[Job]:
Exactly the lines between the line containing "0.35), 0.3, metallic=1.0)" and the line containing "bpy.context.scene.collection.objects.link(empty)", together with those two lines, are to be output.

[Stored data]:
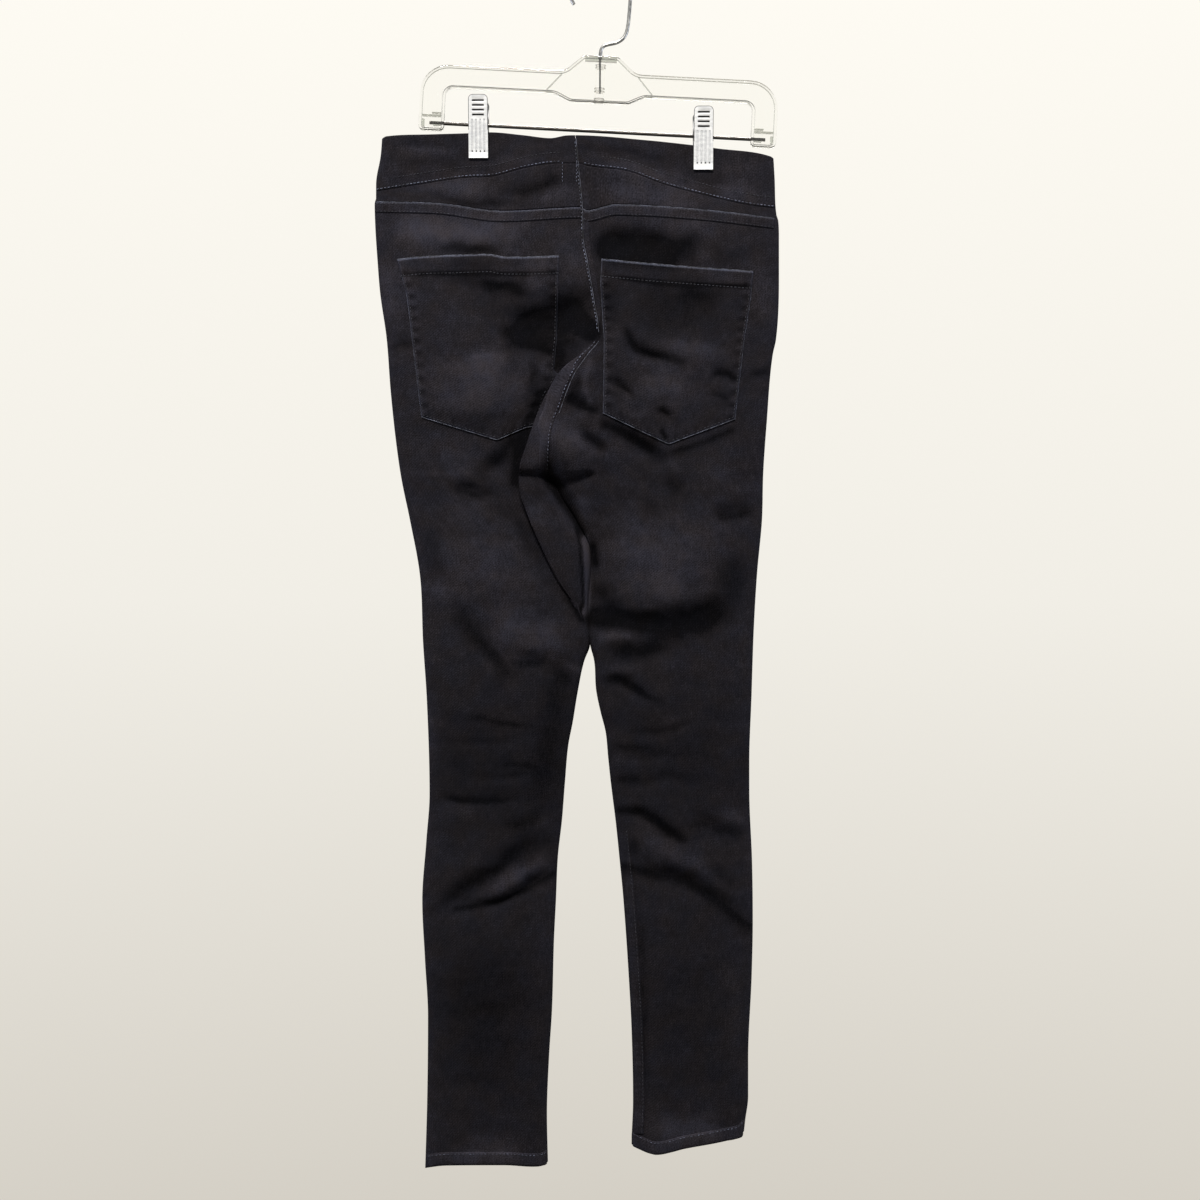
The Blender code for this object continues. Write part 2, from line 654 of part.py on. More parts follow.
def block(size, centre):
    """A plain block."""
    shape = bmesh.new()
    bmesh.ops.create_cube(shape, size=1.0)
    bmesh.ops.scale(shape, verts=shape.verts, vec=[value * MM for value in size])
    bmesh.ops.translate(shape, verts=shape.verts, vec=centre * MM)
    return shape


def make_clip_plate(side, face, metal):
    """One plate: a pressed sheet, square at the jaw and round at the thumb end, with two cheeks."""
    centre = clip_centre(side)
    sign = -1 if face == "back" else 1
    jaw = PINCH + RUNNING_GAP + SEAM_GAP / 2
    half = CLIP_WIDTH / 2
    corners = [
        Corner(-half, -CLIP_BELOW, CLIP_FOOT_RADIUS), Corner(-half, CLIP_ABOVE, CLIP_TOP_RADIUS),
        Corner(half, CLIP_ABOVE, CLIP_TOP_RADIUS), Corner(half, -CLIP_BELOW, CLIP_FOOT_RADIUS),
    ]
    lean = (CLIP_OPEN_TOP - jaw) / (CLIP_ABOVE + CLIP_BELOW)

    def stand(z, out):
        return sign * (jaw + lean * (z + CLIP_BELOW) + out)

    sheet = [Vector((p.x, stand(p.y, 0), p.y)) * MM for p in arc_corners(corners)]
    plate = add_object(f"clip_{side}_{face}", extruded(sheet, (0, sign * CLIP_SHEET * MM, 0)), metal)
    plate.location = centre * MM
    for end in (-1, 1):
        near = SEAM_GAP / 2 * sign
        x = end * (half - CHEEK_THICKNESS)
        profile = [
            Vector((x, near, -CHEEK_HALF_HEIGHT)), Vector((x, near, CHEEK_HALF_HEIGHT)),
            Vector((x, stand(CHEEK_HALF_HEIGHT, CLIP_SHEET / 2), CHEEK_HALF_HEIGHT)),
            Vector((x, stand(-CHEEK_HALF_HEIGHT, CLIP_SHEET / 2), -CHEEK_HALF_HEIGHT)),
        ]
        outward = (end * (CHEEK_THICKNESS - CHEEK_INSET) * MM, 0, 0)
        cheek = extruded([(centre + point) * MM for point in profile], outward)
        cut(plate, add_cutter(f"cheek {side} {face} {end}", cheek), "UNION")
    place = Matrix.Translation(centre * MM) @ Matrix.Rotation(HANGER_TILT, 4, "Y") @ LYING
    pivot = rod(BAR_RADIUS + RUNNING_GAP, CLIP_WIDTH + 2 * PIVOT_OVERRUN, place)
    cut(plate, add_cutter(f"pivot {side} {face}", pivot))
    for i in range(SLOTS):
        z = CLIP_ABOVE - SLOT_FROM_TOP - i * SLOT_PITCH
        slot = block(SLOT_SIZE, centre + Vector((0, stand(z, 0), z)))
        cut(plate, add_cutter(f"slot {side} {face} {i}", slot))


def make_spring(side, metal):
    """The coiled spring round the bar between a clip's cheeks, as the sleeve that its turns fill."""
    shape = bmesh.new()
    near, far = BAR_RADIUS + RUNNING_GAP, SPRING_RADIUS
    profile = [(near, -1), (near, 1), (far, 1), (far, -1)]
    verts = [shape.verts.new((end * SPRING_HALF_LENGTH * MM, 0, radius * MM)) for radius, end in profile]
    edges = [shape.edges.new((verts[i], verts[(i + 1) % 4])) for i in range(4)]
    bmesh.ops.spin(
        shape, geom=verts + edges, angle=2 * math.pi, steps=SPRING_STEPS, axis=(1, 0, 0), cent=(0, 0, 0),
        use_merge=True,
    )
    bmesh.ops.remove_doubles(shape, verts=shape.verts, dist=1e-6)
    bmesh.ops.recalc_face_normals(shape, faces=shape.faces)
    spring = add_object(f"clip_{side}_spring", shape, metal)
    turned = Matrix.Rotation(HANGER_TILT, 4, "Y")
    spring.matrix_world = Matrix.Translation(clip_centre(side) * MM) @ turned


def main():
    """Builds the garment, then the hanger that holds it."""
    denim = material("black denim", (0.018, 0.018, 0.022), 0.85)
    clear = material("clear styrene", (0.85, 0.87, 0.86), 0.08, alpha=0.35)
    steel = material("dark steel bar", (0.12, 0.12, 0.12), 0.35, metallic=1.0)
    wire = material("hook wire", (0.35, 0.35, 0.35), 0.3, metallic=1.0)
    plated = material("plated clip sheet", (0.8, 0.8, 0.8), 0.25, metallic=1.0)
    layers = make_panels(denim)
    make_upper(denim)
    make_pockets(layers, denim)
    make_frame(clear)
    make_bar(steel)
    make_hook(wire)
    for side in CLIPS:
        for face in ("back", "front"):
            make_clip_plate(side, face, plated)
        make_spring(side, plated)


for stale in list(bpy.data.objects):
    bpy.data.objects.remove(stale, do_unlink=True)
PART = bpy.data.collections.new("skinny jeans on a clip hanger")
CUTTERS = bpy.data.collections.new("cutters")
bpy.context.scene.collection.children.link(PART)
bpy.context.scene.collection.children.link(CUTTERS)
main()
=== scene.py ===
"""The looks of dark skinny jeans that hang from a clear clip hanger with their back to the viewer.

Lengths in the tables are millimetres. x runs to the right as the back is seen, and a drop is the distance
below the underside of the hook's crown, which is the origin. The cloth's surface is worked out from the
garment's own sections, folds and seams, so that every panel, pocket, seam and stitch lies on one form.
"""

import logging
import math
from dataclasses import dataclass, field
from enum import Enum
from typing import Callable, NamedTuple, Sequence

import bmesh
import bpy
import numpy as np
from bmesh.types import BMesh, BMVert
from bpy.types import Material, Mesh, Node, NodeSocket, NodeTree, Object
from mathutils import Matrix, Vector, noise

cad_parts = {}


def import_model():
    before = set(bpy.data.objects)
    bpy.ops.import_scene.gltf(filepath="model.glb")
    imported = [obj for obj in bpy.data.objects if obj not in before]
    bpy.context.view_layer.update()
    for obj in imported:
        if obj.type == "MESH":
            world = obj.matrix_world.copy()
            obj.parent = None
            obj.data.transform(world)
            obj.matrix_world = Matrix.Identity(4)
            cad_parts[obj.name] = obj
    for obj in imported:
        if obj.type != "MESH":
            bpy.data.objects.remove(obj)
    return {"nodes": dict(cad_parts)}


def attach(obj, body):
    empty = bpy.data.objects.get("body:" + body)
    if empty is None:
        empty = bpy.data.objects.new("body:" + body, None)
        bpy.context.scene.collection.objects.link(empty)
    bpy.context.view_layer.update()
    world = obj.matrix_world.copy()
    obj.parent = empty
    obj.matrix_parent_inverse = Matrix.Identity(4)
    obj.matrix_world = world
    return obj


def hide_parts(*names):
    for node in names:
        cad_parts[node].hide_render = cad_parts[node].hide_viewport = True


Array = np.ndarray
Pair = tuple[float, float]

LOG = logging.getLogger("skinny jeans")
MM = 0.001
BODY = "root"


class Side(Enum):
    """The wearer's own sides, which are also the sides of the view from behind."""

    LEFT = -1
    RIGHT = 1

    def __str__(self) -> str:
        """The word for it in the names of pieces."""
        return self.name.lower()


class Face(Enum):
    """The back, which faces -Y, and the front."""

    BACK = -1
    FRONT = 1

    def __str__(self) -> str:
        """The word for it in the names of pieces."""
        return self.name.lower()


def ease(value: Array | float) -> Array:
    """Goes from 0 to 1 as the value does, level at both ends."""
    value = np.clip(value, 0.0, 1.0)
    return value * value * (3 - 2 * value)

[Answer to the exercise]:
    wire = material("hook wire", (0.35, 0.35, 0.35), 0.3, metallic=1.0)
    plated = material("plated clip sheet", (0.8, 0.8, 0.8), 0.25, metallic=1.0)
    layers = make_panels(denim)
    make_upper(denim)
    make_pockets(layers, denim)
    make_frame(clear)
    make_bar(steel)
    make_hook(wire)
    for side in CLIPS:
        for face in ("back", "front"):
            make_clip_plate(side, face, plated)
        make_spring(side, plated)


for stale in list(bpy.data.objects):
    bpy.data.objects.remove(stale, do_unlink=True)
PART = bpy.data.collections.new("skinny jeans on a clip hanger")
CUTTERS = bpy.data.collections.new("cutters")
bpy.context.scene.collection.children.link(PART)
bpy.context.scene.collection.children.link(CUTTERS)
main()
=== scene.py ===
"""The looks of dark skinny jeans that hang from a clear clip hanger with their back to the viewer.

Lengths in the tables are millimetres. x runs to the right as the back is seen, and a drop is the distance
below the underside of the hook's crown, which is the origin. The cloth's surface is worked out from the
garment's own sections, folds and seams, so that every panel, pocket, seam and stitch lies on one form.
"""

import logging
import math
from dataclasses import dataclass, field
from enum import Enum
from typing import Callable, NamedTuple, Sequence

import bmesh
import bpy
import numpy as np
from bmesh.types import BMesh, BMVert
from bpy.types import Material, Mesh, Node, NodeSocket, NodeTree, Object
from mathutils import Matrix, Vector, noise

cad_parts = {}


def import_model():
    before = set(bpy.data.objects)
    bpy.ops.import_scene.gltf(filepath="model.glb")
    imported = [obj for obj in bpy.data.objects if obj not in before]
    bpy.context.view_layer.update()
    for obj in imported:
        if obj.type == "MESH":
            world = obj.matrix_world.copy()
            obj.parent = None
            obj.data.transform(world)
            obj.matrix_world = Matrix.Identity(4)
            cad_parts[obj.name] = obj
    for obj in imported:
        if obj.type != "MESH":
            bpy.data.objects.remove(obj)
    return {"nodes": dict(cad_parts)}


def attach(obj, body):
    empty = bpy.data.objects.get("body:" + body)
    if empty is None:
        empty = bpy.data.objects.new("body:" + body, None)
        bpy.context.scene.collection.objects.link(empty)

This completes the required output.